The U.S. Federal Reserve and other central banks responded to the crisis in the traditional manner, cutting interest rates. But that failed to prevent credit markets from freezing up.

"When the crisis intensified sharply after the bankruptcy of Lehman Brothers and near failure of several other major financial institutions in September 2008, the central banks found their traditional tools to be insufficient to deal with the collapse of aggregate demand and freezing of key credit markets," according to a 2009 report by the International Monetary Fund (IMF). The report is entitled Unconventional Choices for Unconventional Times: Credit and Quantitative Easing in Advanced Economies.

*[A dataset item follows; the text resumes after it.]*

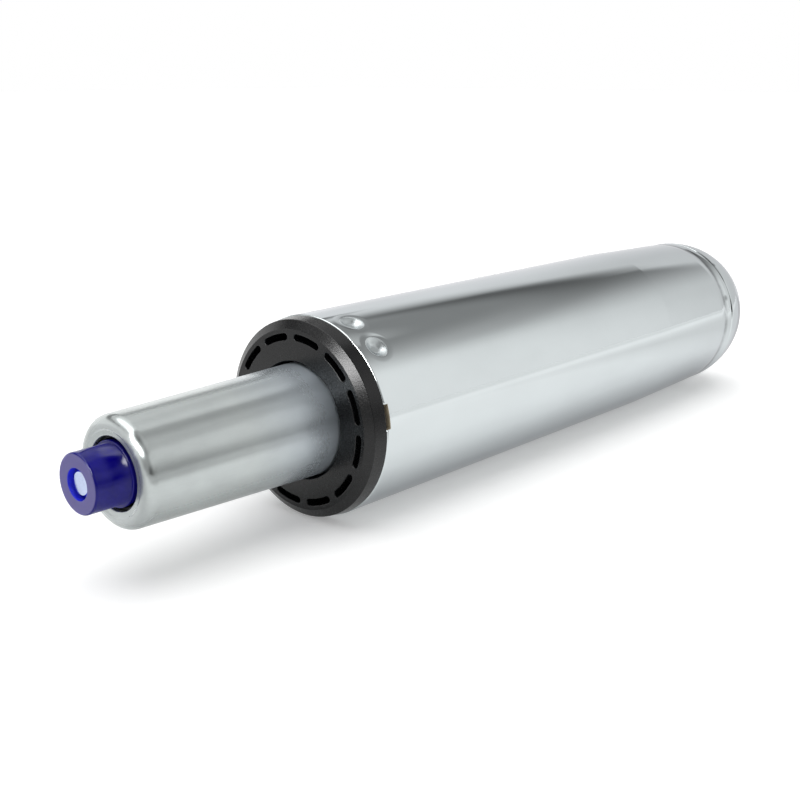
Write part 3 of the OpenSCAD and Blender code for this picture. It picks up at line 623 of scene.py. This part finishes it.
class GASLIFT_OT_pressure_tube(Operator):
    """Builds the ground pressure tube with its seat taper and its rounded, crimped end"""
    bl_idname = "gaslift.pressure_tube"
    bl_label = "Pressure tube"

    def execute(self, context):
        s = context.scene.gaslift_tube
        rim = context.scene.gaslift_column.rim
        tan = math.tan(s.taper_angle)
        end_r = s.radius - (s.top - rim) * tan
        in_end = end_r - s.wall
        step, small = s.end_hole + s.step_width, 0.1 * MM
        profile = rounded([
            (s.low_hole, s.low, s.lip), (s.radius, s.low, s.wall), (s.radius, rim, 0),
            (end_r, s.top, s.end_round), (step + 2 * s.step_depth, s.top, small),
            (step, s.top - s.step_depth, small), (s.end_hole, s.top - s.step_depth, s.lip),
            (s.end_hole, s.top - s.wall, s.lip), (in_end, s.top - s.wall, s.end_round - s.wall),
            (s.radius - s.wall, rim, 0), (s.radius - s.wall, s.low + s.wall, 0),
            (s.low_hole, s.low + s.wall, s.lip)], steps=9)
        turned_piece("ground_tube", profile, 180, "cylinder", "pressure_tube",
                     ground_steel(context))
        return {"FINISHED"}


class GASLIFT_OT_release_button(Operator):
    """Builds the moulded release button with its skirt, its rounded edge and the hole that shows the pin"""
    bl_idname = "gaslift.release_button"
    bl_label = "Release button"

    def execute(self, context):
        s = context.scene.gaslift_button
        floor = s.face - s.hole_depth
        profile = rounded([
            (s.socket, s.low, 0.15 * MM), (s.skirt_radius, s.low, 0.2 * MM),
            (s.skirt_radius, s.low + s.skirt, 0.3 * MM), (s.radius, s.low + s.skirt, 0),
            (s.radius, s.face, s.edge), (s.hole, s.face, 0.2 * MM), (s.hole, floor, 0.2 * MM),
            (s.socket, floor, 0.1 * MM)], steps=6)
        turned_piece("button_cap", profile, 128, "button", "release_button",
                     button_polyamide(context))
        return {"FINISHED"}


class GASLIFT_OT_foot(Operator):
    """Builds the stamped foot washer and the retaining clip with its three lugs"""
    bl_idname = "gaslift.foot"
    bl_label = "Foot washer and clip"

    def execute(self, context):
        s = context.scene.gaslift_foot
        low, high = foot_height("foot_washer"), top_height("foot_washer")
        e = s.washer_round
        profile = rounded([(s.washer_hole, low, e / 2), (s.washer_radius, low, e),
                           (s.washer_radius, high, e), (s.washer_hole, high, e / 2)])
        turned_piece("foot_washer_plated", profile, 96, "rod", "foot_washer",
                     metal_finish(context, "bright_zinc_plating"))

        # The clip's section follows its arc, and its inner side comes in to the rod at three lugs
        low, high = foot_height("retaining_clip"), top_height("retaining_clip")
        lug_places, lug_size, end_round, bevel = (-0.86, 0.0, 0.86), 0.09, 0.6 * MM, 0.12 * MM
        t = np.linspace(-1, 1, 161)
        swing = math.pi - s.clip_open / 2
        lugs = sum(np.exp(-((t - at) / lug_size) ** 4) for at in lug_places)
        inner = s.clip_groove + s.clip_relief * (1 - np.clip(lugs, 0, 1))
        ends = np.clip((1 - np.abs(t)) * swing * s.clip_radius / end_round, 0, 1)
        outer = s.clip_radius - (1 - np.sqrt(1 - (1 - ends) ** 2)) * end_round
        rings = [(inner + bevel, low), (outer - bevel, low), (outer, low + bevel), (outer, high - bevel),
                 (outer - bevel, high), (inner + bevel, high), (inner, high - bevel), (inner, low + bevel)]
        radius = np.stack([np.broadcast_to(r, t.shape) for r, _ in rings], 1)
        height = np.stack([np.full(t.shape, h) for _, h in rings], 1)
        angle = (t * swing)[:, None]
        points = np.stack([radius * np.sin(angle), -height, radius * np.cos(angle)], -1)
        middle = points.mean(axis=1, keepdims=True)
        shut = np.broadcast_to(middle, points.shape)
        points = np.concatenate([shut[:1], points, shut[-1:]])
        make_piece("clip_spring", points, grid_quads(*points.shape[:2], False, True), "rod",
                   "retaining_clip", [metal_finish(context, "black_oxide_spring_steel")])
        return {"FINISHED"}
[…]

It was clear that the Fed had to come up with unconventional policy responses to the crisis if the total collapse of the financial system and a global depression were to be avoided.

Earlier this year, Janet L. Yellen, chair of the U.S. Federal Reserve, addressed a symposium at Jackson Hole, Wyo., where she laid out her analysis of the central bank's response to the financial crisis, including how the Fed "significantly expanded its monetary policy toolkit."

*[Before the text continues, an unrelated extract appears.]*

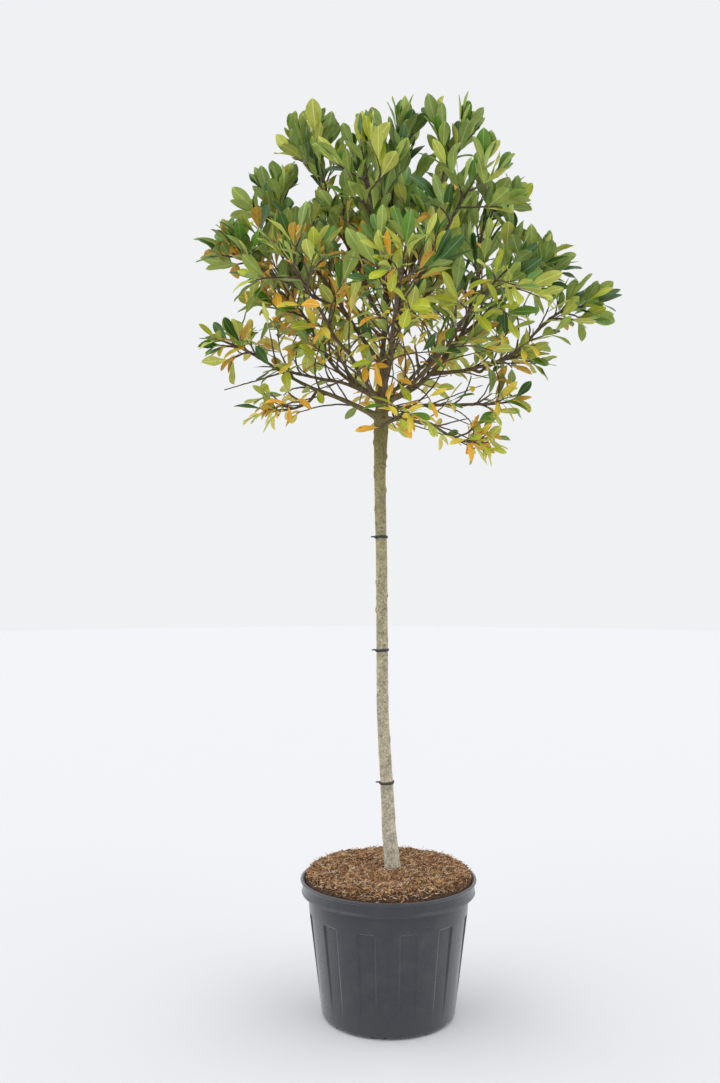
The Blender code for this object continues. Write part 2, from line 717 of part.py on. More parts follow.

For example, Yellen noted that "major additions to the Fed's toolkit were large-scale asset purchases and increasingly explicit forward guidance." And these tools were used "to provide additional monetary policy accommodation after short-term interest rates fell close to zero."

Central bank intervention

Like Yellen, Geithner touts the success of the Fed's "innovative credit and liquidity programs for banks and nonbanks." And he also notes the importance of "backstops for commercial paper and money market funds."

The Fed also helped to avert a total collapse of the financial system by rescuing a number of so-called too-big-to-fail firms, including Fannie Mae, Freddie Mac, AIG, Citi Bank and Bank of America. However, such extraordinary measures still weren't enough to bring the crisis to an end.

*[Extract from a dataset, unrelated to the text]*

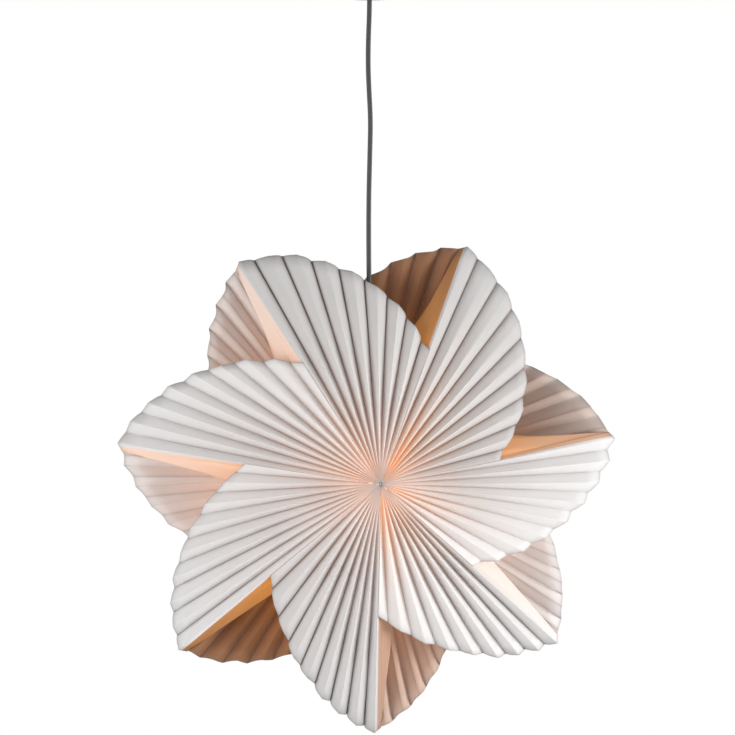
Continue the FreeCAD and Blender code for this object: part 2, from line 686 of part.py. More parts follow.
def ceiling_cup():
    """The bell-shaped cup that hides the fitting: a spun wall with a round shoulder."""
    low = CUP_BOTTOM
    hole = BUSH_RADIUS + 0.1
    outer = [
        (CUP_RIM_RADIUS, -CUP_GAP), (CUP_RIM_RADIUS - 4.0, low + CUP_SHOULDER),
        (CUP_RIM_RADIUS - 6.2, low + 8.0), (CUP_RIM_RADIUS - 11.5, low + 3.2),
        (CUP_RIM_RADIUS - 20.0, low), (hole, low),
    ]
    inner = [
        (CUP_RIM_RADIUS - CUP_WALL, -CUP_GAP), (CUP_RIM_RADIUS - 4.0 - CUP_WALL, low + CUP_SHOULDER),
        (CUP_RIM_RADIUS - 6.2 - CUP_WALL, low + 8.6), (CUP_RIM_RADIUS - 12.2, low + 3.2 + CUP_WALL),
        (CUP_RIM_RADIUS - 20.3, low + CUP_WALL), (hole, low + CUP_WALL),
    ]
    return turned(outer + inner[::-1], Vector(0, 0, 0), UP)


def cup_bush():
    """The bush in the cup's bottom. Its grub screw bears on the flex and keeps the cup up."""
    low = CUP_BOTTOM - BUSH_FLANGE_HEIGHT
    profile = [
        (0.0, low), (BUSH_FLANGE - 1.0, low), (BUSH_FLANGE, low + 1.0), (BUSH_FLANGE, low + BUSH_FLANGE_HEIGHT),
        (BUSH_RADIUS, low + BUSH_FLANGE_HEIGHT), (BUSH_RADIUS, low + BUSH_HEIGHT), (0.0, low + BUSH_HEIGHT),
    ]
    bush = turned(profile, Vector(0, 0, 0), UP, SMALL_SIDES)
    bush = bush.cut(flex_bar(low - 1.0, low + BUSH_HEIGHT + 1.0, RUNNING_GAP + BUSH_PLAY))
    level = CUP_BOTTOM + CUP_WALL + 3.4
    return bush.cut(Part.makeCylinder(GRUB_RADIUS + 0.05, BUSH_RADIUS + 1.0, Vector(0, 0, level), FORWARD))


def cup_screw():
    level = CUP_BOTTOM + CUP_WALL + 3.4
    start = CORD_THICKNESS / 2 + RUNNING_GAP + 0.5
    return Part.makeCylinder(GRUB_RADIUS, BUSH_RADIUS + 0.4 - start, Vector(0, -start, level), FORWARD)


def main():
    os.makedirs("parts", exist_ok=True)
    for number in range(PETALS):
        save("petal_%d" % (number + 1), petal(number))
    for name, side in (("front", -1), ("back", 1)):
        save("%s_boss" % name, hub_boss(side))
        save("%s_eyelet" % name, hub_eyelet(side))
    save("star_hanger", hanger())
    save("lampholder_body", lampholder_body())
    save("lampholder_cap", lampholder_cap())
    save("lampholder_insert", lampholder_insert())
    save("screw_shell", screw_shell())
    save("centre_contact", centre_contact())
    save("cord_grip", cord_grip())
    save("cord", cord())
    save("shade_ring", shade_ring())
    save("bulb_base", bulb_base())
    save("bulb_insulator", bulb_insulator())
    save("bulb_contact", bulb_contact())
    save("bulb_collar", bulb_collar())
    save("bulb_globe", bulb_globe())
    save("ceiling_bracket", ceiling_bracket())
    save("ceiling_eye", ceiling_eye())
    save("hanger_link", hanger_link())
    save("cord_clip", cord_clip())
    save("cord_tail", cord_tail())
    save("terminal_block", terminal_block())
    save("terminal_screws", terminal_screws())
    save("ceiling_cup", ceiling_cup())
    save("cup_bush", cup_bush())
    save("cup_screw", cup_screw())


main()
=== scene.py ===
import math
import random

import bmesh
import bpy
from bpy.props import FloatProperty, FloatVectorProperty, IntProperty, PointerProperty
from mathutils import Matrix, Vector, noise


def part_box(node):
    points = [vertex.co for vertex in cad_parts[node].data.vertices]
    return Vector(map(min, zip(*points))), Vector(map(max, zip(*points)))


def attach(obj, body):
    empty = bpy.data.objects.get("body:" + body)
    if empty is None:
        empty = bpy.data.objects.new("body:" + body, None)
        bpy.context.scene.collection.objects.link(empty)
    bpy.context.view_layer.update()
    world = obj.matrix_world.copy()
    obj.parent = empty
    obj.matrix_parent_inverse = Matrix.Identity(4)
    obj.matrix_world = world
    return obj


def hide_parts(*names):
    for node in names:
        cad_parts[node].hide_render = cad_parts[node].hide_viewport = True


bl_info = {
    "name": "Pleated Paper Star Lamp",
    "version": (1, 0, 0),
    "blender": (4, 5, 0),
    "location": "View3D > Sidebar > Star Lamp",
    "description": "Builds a seven-petal star lamp of pleated paper, its flex and its ceiling fitting",
    "category": "Add Mesh",
}

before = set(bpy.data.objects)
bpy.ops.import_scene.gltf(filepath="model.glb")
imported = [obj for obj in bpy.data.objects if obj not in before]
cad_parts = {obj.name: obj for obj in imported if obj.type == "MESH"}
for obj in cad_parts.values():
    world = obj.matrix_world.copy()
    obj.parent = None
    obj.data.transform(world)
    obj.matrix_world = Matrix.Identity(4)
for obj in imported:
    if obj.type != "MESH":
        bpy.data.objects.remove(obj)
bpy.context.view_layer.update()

# Petal tips seen from the front, in degrees anticlockwise from the right. Petals and leaves go clockwise.
TIP_ANGLES = (121.0, 67.1, 9.2, -41.1, -89.0, -138.8, -188.5)
PETALS = len(TIP_ANGLES)
FRONT, WEB, BACK = 0.0, 1.0, 2.0    # the parts of a petal's sheet
PLEATS_PER_LEAF = 8
CREASES = 2 * PLEATS_PER_LEAF
SLOTS = CREASES + 2             # a leaf's creases and its web's share the turn between two tips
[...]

The Federal Reserve boldly undertook an untried monetary manoeuvre known as quantitative easing. The first round, known as QE1, saw the Fed buy mortgage bonds to, in the words of Geithner, "reduce the cost and increase the availability of mortgages." And he contends that QE1 was "an innovative way to do monetary stimulus at a time when short-term rates were as low as they could go."

In addition, the Federal Reserve took the extraordinary step of expanding the asset purchasing program for Treasuries. The purpose of this monetary gambit, explained Geithner, was "to try to drive down long-term rates more generally."

In order to recapitalize the crippled U.S. financial system, the Treasury and Federal Reserve proposed the creation of the Troubled Assets Relief Program (TARP) to purchase distressed assets. Although controversial at the time, TARP proved to be an effective firefighting tool during the crisis.

The Fed also established the Term Asset-Backed Securities Loan Facility (TALF). According to Geithner, the purpose of TALF was "to create investor demand for high-quality asset-backed securities by accepting them as collateral for Fed loans." Although the initiative did not garner much media attention, Geithner credits TALF with helping to revive credit markets.

Preventing another meltdown

The Canadian banking sector was and is much more highly regulated than the U.S. system, which helped to spare this country the worst of the financial crisis. However, storm clouds are gathering on the horizon.

In 2016, Canadian households continue to borrow and accumulate record levels of debt. Fuelled by sustained low interest rates, heavily indebted Canadian consumers are behaving as if interest rates will remain low forever and that there will never be a day of reckoning.

Sooner or later, interest rates will rise. When that happens, the cost of servicing massive household debts will become unsustainable for many families, leading to defaults on mortgages, loans, personal lines of credit, and credit card debts. Personal bankruptcies will rise and consumer spending will decline, setting the stage for another recession.

However, the Canadian mortgage insurance system is backstopped by federal funds, which would prevent an American-style financial crisis in Canada. But there is still reason to be concerned.

Approximately two-thirds of Canadian mortgages are with traditional banks. The big Canadian banks have had strict lending/underwriting standards for quite some time. However, alternative mortgage lenders have increased their share of the market in recent times by targeting borrowers with less-than-desirable credit ratings and those who only can make the minimum down payment on a house.

Last week, Canada's Department of Finance announced stricter lending regulations for bank and non-bank mortgage providers. The new rules require financial institutions to make sure that potential borrowers could afford a mortgage in the event of an interest rate spike. The purpose of this is to discourage risky lending and speculation in the housing market that could lead to a crash.

The federal government is also reportedly in talks with the financial sector regarding possible alterations to the mortgage insurance system. The Trudeau government wants financial institutions to take on more of the burden of covering mortgage defaults, thereby reducing the amount for which taxpayers would be on the hook in the event of a housing market crash.

What lessons should policy-makers draw from the great financial crisis? "To resolve a crisis," asserts Geithner, "a government has to show the capacity and the will to end it." In other words, "it has to demonstrate through its deeds that its words can be trusted."